Begin with the line containing "# ---- lock nut: stepped" and end with the line containing "obj.matrix_world = Matrix.Identity(4)"; set down that block verbatim and nothing else.

>> begin Excerpted data

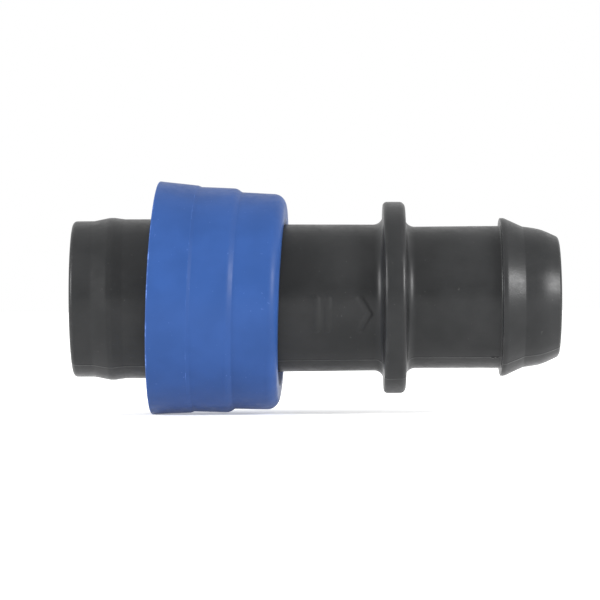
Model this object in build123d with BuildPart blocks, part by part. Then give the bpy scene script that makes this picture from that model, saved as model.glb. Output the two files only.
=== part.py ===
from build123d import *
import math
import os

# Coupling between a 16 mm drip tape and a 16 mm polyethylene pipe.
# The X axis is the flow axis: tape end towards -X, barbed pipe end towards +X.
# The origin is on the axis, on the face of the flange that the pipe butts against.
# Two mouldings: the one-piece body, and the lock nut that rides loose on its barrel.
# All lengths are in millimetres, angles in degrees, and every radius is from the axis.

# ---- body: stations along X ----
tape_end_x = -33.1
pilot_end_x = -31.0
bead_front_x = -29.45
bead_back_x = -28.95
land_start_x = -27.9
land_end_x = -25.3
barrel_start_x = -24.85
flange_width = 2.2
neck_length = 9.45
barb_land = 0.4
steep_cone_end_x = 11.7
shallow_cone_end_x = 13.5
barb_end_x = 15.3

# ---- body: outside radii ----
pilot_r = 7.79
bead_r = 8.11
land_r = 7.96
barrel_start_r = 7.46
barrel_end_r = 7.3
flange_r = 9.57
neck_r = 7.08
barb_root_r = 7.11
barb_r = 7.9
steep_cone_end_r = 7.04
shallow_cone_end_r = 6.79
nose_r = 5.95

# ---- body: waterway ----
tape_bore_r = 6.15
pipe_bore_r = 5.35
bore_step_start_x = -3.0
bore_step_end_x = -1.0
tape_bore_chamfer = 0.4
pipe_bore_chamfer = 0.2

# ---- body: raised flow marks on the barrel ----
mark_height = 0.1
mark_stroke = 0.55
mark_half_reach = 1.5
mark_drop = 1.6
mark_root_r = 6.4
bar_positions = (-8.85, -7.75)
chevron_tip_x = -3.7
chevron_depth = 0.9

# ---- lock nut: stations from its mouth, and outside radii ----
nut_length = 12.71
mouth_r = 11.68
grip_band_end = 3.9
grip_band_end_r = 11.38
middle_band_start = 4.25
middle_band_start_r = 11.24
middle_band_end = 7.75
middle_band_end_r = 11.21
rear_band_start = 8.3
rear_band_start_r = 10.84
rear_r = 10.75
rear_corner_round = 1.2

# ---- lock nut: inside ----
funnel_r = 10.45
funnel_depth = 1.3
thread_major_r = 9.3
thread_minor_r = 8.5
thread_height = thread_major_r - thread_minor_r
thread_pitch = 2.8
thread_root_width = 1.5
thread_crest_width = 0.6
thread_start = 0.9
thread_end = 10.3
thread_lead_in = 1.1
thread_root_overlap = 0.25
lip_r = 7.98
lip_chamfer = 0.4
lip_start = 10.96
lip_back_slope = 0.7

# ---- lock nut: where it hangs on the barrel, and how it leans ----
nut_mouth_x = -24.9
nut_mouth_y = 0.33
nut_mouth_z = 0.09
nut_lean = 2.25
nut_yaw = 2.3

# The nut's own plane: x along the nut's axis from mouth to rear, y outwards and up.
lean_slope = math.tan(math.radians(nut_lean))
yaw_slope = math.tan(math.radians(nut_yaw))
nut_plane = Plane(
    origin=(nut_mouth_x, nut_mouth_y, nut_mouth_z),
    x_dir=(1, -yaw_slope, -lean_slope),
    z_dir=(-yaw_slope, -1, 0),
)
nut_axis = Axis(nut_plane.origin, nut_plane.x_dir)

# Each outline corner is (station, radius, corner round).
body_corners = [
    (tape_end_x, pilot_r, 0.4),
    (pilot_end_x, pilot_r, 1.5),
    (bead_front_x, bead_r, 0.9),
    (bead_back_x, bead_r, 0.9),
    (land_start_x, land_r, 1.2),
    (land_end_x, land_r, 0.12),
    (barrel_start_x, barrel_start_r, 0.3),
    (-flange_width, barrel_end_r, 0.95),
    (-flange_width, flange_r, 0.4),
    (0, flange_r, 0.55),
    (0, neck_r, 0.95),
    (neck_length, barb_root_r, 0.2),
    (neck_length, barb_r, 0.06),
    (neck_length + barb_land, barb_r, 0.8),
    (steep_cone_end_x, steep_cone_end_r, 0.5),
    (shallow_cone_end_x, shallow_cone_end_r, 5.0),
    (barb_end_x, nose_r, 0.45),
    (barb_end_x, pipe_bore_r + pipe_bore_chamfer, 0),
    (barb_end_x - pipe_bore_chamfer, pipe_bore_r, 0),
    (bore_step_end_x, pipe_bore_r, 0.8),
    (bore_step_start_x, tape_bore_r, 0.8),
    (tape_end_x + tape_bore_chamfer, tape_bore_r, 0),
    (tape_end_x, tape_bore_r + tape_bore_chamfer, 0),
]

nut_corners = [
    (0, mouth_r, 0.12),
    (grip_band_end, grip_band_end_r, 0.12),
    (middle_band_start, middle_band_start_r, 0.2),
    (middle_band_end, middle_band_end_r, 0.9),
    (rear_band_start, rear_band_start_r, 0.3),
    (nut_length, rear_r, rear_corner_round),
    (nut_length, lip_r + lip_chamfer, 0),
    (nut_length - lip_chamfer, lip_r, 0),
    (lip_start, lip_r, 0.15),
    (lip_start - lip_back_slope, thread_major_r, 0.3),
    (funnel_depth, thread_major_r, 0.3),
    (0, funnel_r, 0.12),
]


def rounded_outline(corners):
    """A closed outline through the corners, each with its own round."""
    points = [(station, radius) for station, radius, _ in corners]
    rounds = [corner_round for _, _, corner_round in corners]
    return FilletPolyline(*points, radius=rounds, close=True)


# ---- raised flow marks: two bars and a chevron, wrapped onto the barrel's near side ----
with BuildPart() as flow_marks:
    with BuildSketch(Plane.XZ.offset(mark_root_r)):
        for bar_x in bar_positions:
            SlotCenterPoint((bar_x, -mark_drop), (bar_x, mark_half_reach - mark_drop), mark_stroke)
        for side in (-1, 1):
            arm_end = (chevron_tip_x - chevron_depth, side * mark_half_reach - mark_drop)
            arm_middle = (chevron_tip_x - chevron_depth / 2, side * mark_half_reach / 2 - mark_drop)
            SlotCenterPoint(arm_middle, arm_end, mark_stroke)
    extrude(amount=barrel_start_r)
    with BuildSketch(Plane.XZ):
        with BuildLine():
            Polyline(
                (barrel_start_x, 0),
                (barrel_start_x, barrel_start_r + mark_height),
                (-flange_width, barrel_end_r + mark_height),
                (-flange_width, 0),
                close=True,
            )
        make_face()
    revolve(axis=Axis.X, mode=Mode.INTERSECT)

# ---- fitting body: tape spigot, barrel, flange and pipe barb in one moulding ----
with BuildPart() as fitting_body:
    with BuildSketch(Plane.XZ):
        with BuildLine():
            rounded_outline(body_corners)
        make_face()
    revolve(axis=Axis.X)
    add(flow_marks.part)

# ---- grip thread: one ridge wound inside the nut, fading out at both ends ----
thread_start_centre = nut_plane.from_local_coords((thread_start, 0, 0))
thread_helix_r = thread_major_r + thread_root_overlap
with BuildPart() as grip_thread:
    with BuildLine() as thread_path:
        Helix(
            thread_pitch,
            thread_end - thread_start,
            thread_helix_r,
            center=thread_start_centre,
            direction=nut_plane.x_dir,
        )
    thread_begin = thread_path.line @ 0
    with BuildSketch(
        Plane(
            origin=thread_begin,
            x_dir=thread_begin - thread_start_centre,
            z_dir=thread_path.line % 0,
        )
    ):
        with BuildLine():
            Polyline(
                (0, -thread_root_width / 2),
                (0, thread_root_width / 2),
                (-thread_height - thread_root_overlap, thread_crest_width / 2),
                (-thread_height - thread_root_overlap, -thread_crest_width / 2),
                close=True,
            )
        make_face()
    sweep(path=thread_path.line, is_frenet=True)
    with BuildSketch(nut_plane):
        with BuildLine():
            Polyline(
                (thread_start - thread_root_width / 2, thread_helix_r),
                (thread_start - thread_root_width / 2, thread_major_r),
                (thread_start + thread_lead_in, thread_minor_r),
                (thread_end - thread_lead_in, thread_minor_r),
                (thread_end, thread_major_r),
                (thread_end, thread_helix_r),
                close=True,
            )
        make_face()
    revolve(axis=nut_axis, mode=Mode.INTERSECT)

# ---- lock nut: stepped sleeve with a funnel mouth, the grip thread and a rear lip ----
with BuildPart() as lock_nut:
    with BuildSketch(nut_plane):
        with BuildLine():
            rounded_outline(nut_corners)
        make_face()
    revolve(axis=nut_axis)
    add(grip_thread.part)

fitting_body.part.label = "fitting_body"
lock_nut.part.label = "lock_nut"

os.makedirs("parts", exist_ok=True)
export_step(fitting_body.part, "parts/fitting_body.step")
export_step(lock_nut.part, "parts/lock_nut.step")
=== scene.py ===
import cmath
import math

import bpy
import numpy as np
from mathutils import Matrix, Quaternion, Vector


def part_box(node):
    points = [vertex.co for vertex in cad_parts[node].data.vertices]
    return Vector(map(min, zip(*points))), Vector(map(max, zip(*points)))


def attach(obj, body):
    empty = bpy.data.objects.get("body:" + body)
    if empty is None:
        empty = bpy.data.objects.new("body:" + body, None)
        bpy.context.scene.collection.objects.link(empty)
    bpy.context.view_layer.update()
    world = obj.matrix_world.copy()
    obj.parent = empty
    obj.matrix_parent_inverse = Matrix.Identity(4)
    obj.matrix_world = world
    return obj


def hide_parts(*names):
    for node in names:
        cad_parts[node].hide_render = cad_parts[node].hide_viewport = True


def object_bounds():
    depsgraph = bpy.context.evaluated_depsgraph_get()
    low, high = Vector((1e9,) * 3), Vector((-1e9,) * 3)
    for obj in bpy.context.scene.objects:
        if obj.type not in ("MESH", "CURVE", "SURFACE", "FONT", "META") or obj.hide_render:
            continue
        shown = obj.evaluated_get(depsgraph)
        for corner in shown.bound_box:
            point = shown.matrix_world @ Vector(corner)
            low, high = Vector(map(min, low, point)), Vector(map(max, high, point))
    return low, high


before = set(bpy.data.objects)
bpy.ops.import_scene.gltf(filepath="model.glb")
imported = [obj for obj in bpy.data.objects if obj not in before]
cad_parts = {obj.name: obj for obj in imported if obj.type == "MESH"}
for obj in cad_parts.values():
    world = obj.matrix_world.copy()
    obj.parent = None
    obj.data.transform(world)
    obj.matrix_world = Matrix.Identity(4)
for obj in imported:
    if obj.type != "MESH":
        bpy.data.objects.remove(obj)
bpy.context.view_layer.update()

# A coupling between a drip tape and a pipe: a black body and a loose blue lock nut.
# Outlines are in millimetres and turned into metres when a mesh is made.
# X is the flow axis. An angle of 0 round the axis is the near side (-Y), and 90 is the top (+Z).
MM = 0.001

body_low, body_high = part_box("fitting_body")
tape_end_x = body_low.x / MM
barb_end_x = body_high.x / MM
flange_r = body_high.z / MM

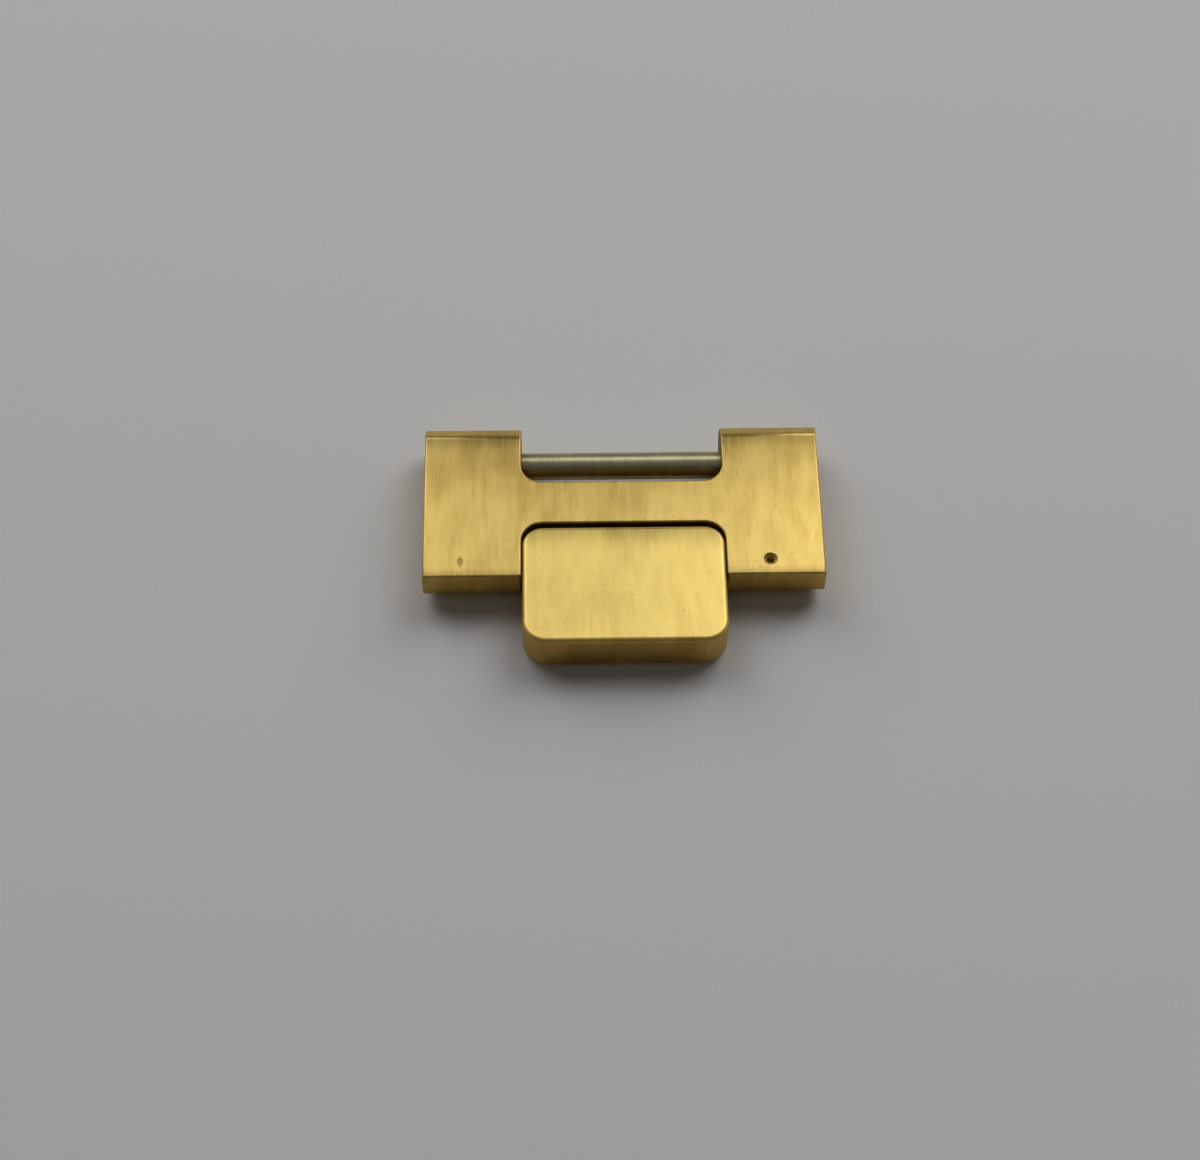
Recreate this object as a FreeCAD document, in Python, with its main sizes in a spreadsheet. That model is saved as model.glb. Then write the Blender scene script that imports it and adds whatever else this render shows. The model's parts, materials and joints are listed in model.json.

>> end Excerpted data

Solved problem:
# ---- lock nut: stepped sleeve with a funnel mouth, the grip thread and a rear lip ----
with BuildPart() as lock_nut:
    with BuildSketch(nut_plane):
        with BuildLine():
            rounded_outline(nut_corners)
        make_face()
    revolve(axis=nut_axis)
    add(grip_thread.part)

fitting_body.part.label = "fitting_body"
lock_nut.part.label = "lock_nut"

os.makedirs("parts", exist_ok=True)
export_step(fitting_body.part, "parts/fitting_body.step")
export_step(lock_nut.part, "parts/lock_nut.step")
=== scene.py ===
import cmath
import math

import bpy
import numpy as np
from mathutils import Matrix, Quaternion, Vector


def part_box(node):
    points = [vertex.co for vertex in cad_parts[node].data.vertices]
    return Vector(map(min, zip(*points))), Vector(map(max, zip(*points)))


def attach(obj, body):
    empty = bpy.data.objects.get("body:" + body)
    if empty is None:
        empty = bpy.data.objects.new("body:" + body, None)
        bpy.context.scene.collection.objects.link(empty)
    bpy.context.view_layer.update()
    world = obj.matrix_world.copy()
    obj.parent = empty
    obj.matrix_parent_inverse = Matrix.Identity(4)
    obj.matrix_world = world
    return obj


def hide_parts(*names):
    for node in names:
        cad_parts[node].hide_render = cad_parts[node].hide_viewport = True


def object_bounds():
    depsgraph = bpy.context.evaluated_depsgraph_get()
    low, high = Vector((1e9,) * 3), Vector((-1e9,) * 3)
    for obj in bpy.context.scene.objects:
        if obj.type not in ("MESH", "CURVE", "SURFACE", "FONT", "META") or obj.hide_render:
            continue
        shown = obj.evaluated_get(depsgraph)
        for corner in shown.bound_box:
            point = shown.matrix_world @ Vector(corner)
            low, high = Vector(map(min, low, point)), Vector(map(max, high, point))
    return low, high


before = set(bpy.data.objects)
bpy.ops.import_scene.gltf(filepath="model.glb")
imported = [obj for obj in bpy.data.objects if obj not in before]
cad_parts = {obj.name: obj for obj in imported if obj.type == "MESH"}
for obj in cad_parts.values():
    world = obj.matrix_world.copy()
    obj.parent = None
    obj.data.transform(world)
    obj.matrix_world = Matrix.Identity(4)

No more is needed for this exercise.